Israel is continuing to block fuel shipments to Gaza, compounding health-related issues. In the week between May 26 and June 2, only 20 percent of the fuel needed weekly to continue the operation of water facilities was delivered into the region, the WASH Cluster reported, with deliveries having been suspended in another recent week because of intense military activity in southern Gaza.

Daily water production has been cut to only a quarter of what it was before Israel’s current assault began in October, the UN reported.

This comes a month after the UN Relief and Works Agency for Palestine Refugees (UNRWA) warned that Israel’s near-total blockade of humanitarian aid following its takeover of the Rafah crossing will lead to a major drop in sanitation services — followed by the rapid spread of disease, which scholars have previously pointed out is often used as a deliberate tactic in genocide.

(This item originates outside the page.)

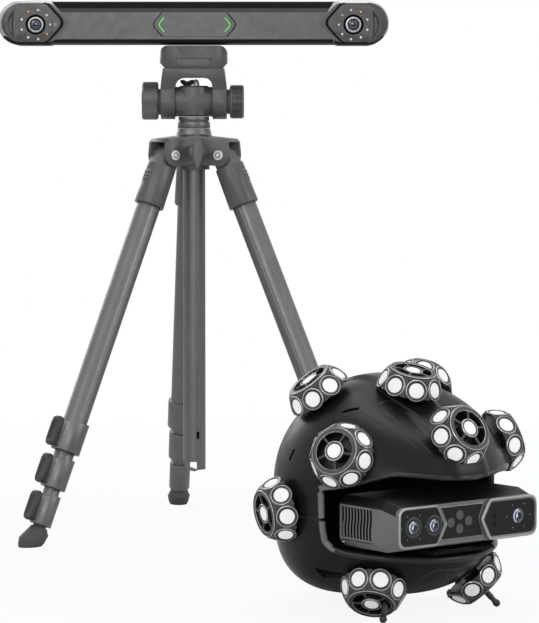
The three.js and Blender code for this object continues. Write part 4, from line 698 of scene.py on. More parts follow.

“There is no fuel for the sanitation workers to move any of the trash piling up. It’s summer, disease is spreading, there is trash everywhere. There’s no fuel to run generators for hospitals, there’s no fuel for the water supply. The water supply is going to shut off,” UNRWA communications director Louise Wateridge had warned at the time.

Many of Wateridge’s warnings have come true. Trash has piled up in the streets, some of which have been turned into dumping grounds. Only an estimated 20 percent of trash is being collected, while large pools of standing water are spreading pollution and allowing insects to breed rapidly. Hospitals — which Israeli forces have repeatedly targetedare regularly overloaded with casualties of Israel’s constant bombardment and raids.

As health care access has dwindled, public health risks have skyrocketed, worsened by the fact that large segments of Gaza’s population are seriously wounded and regularly going days without food. Palestinian officials recently reported that there are over 1.1 million cases of infectious disease in Gaza, or at least one disease for every two people on average. Disease is having an especially devastating effect on children, with an estimated 90 percent of children under five suffering from infectious diseases. Oxfam warned last month that conditions are “ripe” for an epidemic of cholera and Hepatitis A.

Secretary of State Antony Blinken acknowledged in remarks at a conference on Gaza in Jordan on Tuesday that 95 percent of Palestinians in Gaza are unable to access clean drinking water, while “most of Gaza’s sanitation system has been destroyed.” However, the U.S. has continued its unmitigated support for Israel, having used essentially none of its leverage so far to pressure Israel into following its obligations under international law and opening up humanitarian pathways into Gaza.